Sungguh perjuangan itu membutuhkan tangan-tangan ibu yang memiliki tsaqofah jihad dan memiliki manifestasi menjaga perbatasan negeri. Seorang ibu dengan kesadaran akan kewajiban mendidik anak berpadu dengan panggilan kewajiban jihad. Seorang ibu yang akan memiliki kemampuan menangkap tantangan zaman, kematangan pengasuhan bahkan menciptakan lingkungan yang kondusif bagi anak-anak agar bisa survive pada kondisi apa pun.
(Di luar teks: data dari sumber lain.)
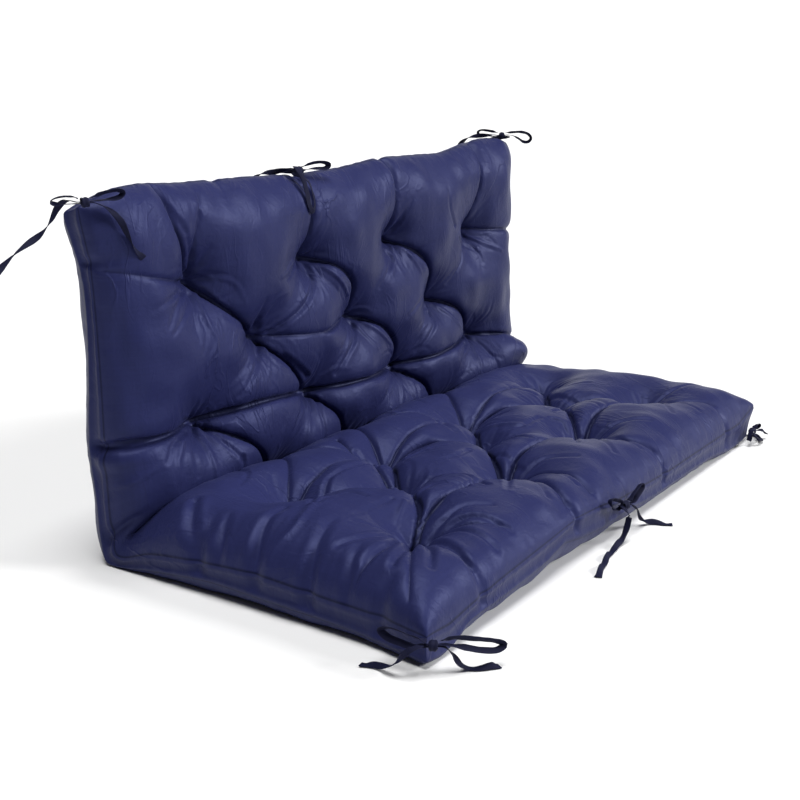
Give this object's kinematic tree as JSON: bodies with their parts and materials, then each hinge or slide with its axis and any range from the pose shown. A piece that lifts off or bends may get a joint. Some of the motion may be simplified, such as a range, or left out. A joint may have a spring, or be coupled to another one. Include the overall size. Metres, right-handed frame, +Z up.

Generasi penakluk lahir dari rahim kaum ibu visioner yang sadar pentingnya persatuan untuk tegaknya Islam. Berjemaah adalah simbol persatuan umat Islam. Rasulullah saw. bersabda, “Luruskan saf, jangan berselisih. Nanti hati kalian juga akan berselisih.” (HR. Bukhari Muslim)
Peran yang bisa diambil oleh muslimah dalam membina generasi untuk menjadi umat terbaik dapat dilakukan secara individual maupun komunal. Individu yaitu dengan mendidik anak di rumah sebagai ummu wa rabbatul bait, ini peran mendasar ibu. Komunal yaitu dengan membina generasi di ruang publik sebagi ibu generasi (ummu ajyal) hingga terbentuk kepribadian Islam. Wallhu’alam bishawab
Buku Referensi:
Geopolitik Ibu, Fika Komara & Tim Institut Muslimah Negarawan, Safar 1442 H/ Oktober 2020, Cetakan 1, Bab 2.